____ Input

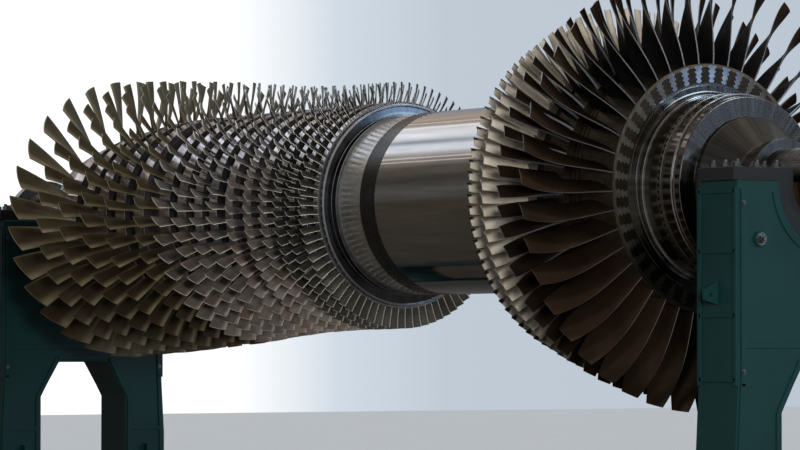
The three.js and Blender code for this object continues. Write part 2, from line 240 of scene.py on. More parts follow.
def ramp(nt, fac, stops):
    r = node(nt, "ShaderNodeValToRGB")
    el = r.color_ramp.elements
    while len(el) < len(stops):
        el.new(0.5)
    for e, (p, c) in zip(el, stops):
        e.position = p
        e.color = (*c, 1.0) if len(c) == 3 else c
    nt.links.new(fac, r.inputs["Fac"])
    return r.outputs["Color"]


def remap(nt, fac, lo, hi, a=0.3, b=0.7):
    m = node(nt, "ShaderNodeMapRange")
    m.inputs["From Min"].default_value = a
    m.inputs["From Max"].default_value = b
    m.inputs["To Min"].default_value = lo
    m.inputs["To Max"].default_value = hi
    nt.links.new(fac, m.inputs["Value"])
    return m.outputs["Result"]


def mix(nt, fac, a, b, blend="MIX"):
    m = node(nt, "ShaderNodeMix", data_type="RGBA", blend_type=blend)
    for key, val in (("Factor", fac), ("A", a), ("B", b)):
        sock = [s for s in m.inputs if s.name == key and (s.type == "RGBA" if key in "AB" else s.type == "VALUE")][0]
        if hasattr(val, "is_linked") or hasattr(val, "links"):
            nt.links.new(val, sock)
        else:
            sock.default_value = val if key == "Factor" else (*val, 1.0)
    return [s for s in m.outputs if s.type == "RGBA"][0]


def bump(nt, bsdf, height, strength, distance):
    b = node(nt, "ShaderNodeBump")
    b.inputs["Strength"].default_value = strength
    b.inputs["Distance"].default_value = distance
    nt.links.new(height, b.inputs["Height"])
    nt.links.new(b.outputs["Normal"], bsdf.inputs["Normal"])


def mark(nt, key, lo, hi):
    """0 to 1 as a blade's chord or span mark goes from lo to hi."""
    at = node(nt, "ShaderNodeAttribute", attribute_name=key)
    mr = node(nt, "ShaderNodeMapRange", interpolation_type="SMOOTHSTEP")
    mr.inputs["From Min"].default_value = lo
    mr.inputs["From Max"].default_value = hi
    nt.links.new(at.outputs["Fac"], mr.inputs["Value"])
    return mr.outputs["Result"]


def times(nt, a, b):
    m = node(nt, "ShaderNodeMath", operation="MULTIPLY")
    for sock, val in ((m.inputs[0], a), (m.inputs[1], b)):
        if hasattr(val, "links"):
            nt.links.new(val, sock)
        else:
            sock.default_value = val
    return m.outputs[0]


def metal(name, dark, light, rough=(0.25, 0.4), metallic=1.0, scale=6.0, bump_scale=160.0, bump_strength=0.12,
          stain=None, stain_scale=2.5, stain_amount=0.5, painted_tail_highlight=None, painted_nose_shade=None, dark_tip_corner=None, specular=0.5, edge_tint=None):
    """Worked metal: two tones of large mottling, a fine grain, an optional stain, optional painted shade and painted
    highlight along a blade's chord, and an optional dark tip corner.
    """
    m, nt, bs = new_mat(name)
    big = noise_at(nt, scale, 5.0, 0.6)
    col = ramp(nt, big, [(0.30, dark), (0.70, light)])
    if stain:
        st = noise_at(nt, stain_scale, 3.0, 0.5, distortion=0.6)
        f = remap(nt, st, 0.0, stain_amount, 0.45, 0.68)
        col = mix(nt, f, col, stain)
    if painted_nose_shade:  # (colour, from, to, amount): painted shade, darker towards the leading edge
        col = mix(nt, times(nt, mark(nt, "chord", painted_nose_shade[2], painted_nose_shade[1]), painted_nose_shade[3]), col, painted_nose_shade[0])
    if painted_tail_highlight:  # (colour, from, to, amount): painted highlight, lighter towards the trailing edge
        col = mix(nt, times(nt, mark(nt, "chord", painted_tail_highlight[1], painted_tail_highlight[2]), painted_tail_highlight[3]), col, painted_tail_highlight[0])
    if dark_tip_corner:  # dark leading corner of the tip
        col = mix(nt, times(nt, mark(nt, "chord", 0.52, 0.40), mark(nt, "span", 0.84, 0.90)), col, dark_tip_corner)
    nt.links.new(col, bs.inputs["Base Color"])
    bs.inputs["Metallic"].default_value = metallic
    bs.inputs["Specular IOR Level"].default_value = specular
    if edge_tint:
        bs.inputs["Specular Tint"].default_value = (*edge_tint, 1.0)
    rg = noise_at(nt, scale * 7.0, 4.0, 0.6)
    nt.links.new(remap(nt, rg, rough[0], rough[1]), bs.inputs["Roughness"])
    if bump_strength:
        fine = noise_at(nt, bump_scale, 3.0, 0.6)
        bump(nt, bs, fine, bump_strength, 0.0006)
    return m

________
____ Input

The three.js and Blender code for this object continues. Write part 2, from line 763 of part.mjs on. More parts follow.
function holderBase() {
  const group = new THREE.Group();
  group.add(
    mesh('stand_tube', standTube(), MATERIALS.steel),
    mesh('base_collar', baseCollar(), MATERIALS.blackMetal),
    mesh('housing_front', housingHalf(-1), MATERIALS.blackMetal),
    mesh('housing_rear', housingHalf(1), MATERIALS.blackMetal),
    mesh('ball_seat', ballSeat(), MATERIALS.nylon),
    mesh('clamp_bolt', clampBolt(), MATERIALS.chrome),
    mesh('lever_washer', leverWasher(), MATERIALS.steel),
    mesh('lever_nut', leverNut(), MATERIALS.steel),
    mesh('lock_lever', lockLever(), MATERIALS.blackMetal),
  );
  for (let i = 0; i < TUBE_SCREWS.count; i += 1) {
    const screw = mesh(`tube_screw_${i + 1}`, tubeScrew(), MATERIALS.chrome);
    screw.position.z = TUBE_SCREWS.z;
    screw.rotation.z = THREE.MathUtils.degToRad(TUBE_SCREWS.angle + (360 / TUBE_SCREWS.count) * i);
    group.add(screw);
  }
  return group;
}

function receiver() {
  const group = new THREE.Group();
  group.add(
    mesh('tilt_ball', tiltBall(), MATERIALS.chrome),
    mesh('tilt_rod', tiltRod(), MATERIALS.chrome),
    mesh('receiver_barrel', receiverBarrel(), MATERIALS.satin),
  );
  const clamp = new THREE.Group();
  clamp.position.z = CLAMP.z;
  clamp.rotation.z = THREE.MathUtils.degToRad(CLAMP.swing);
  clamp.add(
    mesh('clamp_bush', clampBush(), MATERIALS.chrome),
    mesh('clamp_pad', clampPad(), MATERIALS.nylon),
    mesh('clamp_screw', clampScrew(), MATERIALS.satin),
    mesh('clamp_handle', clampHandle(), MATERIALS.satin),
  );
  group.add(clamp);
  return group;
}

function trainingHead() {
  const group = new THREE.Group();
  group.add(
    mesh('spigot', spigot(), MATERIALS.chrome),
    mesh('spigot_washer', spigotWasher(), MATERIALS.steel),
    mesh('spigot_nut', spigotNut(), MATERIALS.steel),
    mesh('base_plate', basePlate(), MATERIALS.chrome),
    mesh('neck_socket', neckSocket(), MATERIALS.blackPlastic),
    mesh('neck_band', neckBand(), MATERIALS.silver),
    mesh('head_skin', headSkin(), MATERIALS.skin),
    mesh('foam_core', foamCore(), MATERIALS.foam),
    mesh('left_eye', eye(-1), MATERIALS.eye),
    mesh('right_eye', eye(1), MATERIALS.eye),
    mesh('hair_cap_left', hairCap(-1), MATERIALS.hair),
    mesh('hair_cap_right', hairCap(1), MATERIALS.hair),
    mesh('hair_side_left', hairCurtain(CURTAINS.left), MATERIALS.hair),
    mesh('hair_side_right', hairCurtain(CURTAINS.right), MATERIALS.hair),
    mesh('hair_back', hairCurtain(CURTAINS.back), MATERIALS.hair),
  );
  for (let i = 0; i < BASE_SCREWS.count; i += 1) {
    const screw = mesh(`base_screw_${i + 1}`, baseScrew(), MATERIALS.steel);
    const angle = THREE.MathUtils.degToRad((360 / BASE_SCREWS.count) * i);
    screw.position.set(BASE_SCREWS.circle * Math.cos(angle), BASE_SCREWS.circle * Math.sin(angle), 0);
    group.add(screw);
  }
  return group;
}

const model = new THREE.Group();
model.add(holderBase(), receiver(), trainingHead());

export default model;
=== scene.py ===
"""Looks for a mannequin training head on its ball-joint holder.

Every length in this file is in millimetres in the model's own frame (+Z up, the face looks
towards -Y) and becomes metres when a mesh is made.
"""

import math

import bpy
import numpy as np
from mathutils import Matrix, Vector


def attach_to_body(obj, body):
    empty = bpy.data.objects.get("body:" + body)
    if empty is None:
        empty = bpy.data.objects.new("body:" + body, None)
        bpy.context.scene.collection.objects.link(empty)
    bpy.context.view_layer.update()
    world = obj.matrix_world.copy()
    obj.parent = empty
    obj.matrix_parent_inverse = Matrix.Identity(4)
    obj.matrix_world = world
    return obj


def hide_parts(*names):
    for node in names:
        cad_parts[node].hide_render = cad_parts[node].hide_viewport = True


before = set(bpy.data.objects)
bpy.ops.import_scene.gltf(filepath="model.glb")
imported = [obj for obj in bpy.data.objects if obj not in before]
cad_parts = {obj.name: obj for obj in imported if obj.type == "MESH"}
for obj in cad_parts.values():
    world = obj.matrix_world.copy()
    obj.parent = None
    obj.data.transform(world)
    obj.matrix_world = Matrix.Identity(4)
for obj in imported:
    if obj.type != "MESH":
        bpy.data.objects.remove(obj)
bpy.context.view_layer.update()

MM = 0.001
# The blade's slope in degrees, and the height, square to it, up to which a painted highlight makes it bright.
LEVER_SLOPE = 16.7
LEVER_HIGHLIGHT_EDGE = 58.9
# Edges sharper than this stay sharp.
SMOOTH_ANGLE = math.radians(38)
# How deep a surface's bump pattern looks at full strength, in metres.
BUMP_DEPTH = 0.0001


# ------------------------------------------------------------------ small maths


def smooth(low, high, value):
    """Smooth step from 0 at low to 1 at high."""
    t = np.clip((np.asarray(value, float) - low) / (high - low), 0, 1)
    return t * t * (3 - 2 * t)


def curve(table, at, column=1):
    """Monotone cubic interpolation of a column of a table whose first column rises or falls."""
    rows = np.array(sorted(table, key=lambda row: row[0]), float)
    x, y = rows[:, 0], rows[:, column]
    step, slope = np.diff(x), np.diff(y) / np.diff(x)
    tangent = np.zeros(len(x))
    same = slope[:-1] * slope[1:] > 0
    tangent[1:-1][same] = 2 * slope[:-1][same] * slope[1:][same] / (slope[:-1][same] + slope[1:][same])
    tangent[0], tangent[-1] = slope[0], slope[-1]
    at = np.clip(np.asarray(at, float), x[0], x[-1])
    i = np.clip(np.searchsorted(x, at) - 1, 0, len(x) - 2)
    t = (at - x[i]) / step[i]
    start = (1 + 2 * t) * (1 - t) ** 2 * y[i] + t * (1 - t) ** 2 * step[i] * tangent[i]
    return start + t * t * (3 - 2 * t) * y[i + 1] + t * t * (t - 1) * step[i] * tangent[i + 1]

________
____ Input

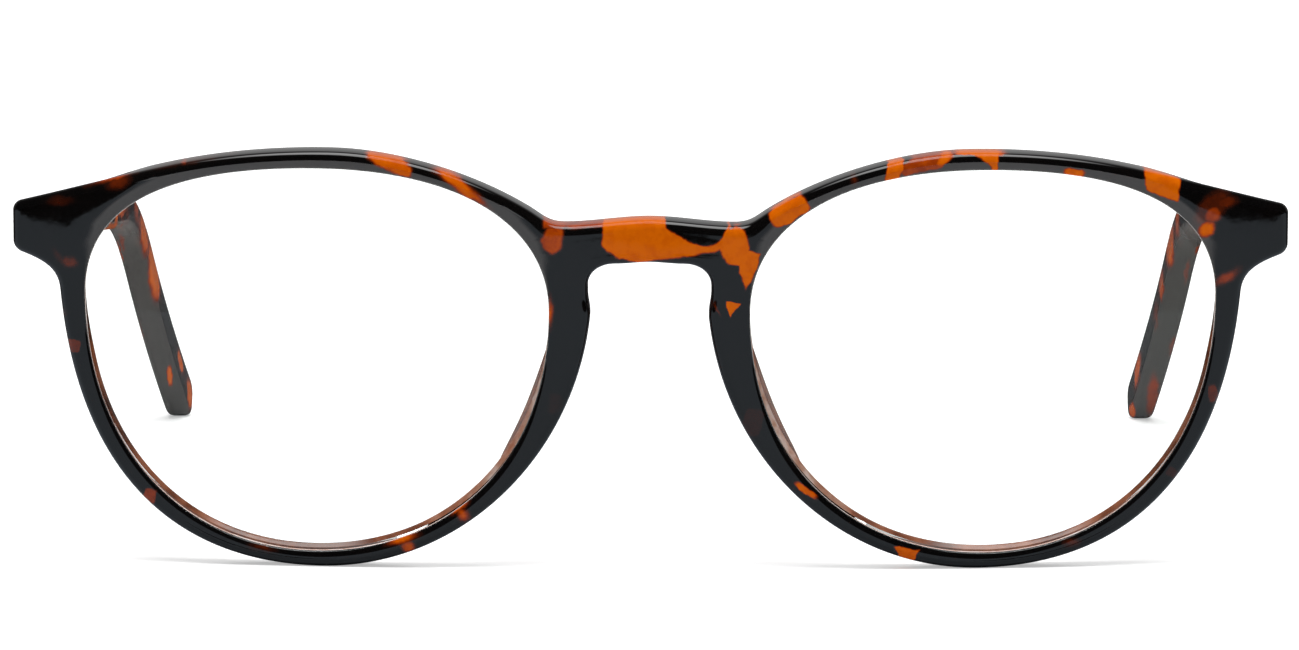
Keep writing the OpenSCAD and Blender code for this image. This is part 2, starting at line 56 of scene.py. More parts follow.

________

The task: Reproduce exactly the lines from the line with "const model = new THREE.Group();" to the line with "before = set(bpy.data.objects)", both end lines included.

Output below:
const model = new THREE.Group();
model.add(holderBase(), receiver(), trainingHead());

export default model;
=== scene.py ===
"""Looks for a mannequin training head on its ball-joint holder.

Every length in this file is in millimetres in the model's own frame (+Z up, the face looks
towards -Y) and becomes metres when a mesh is made.
"""

import math

import bpy
import numpy as np
from mathutils import Matrix, Vector


def attach_to_body(obj, body):
    empty = bpy.data.objects.get("body:" + body)
    if empty is None:
        empty = bpy.data.objects.new("body:" + body, None)
        bpy.context.scene.collection.objects.link(empty)
    bpy.context.view_layer.update()
    world = obj.matrix_world.copy()
    obj.parent = empty
    obj.matrix_parent_inverse = Matrix.Identity(4)
    obj.matrix_world = world
    return obj


def hide_parts(*names):
    for node in names:
        cad_parts[node].hide_render = cad_parts[node].hide_viewport = True


before = set(bpy.data.objects)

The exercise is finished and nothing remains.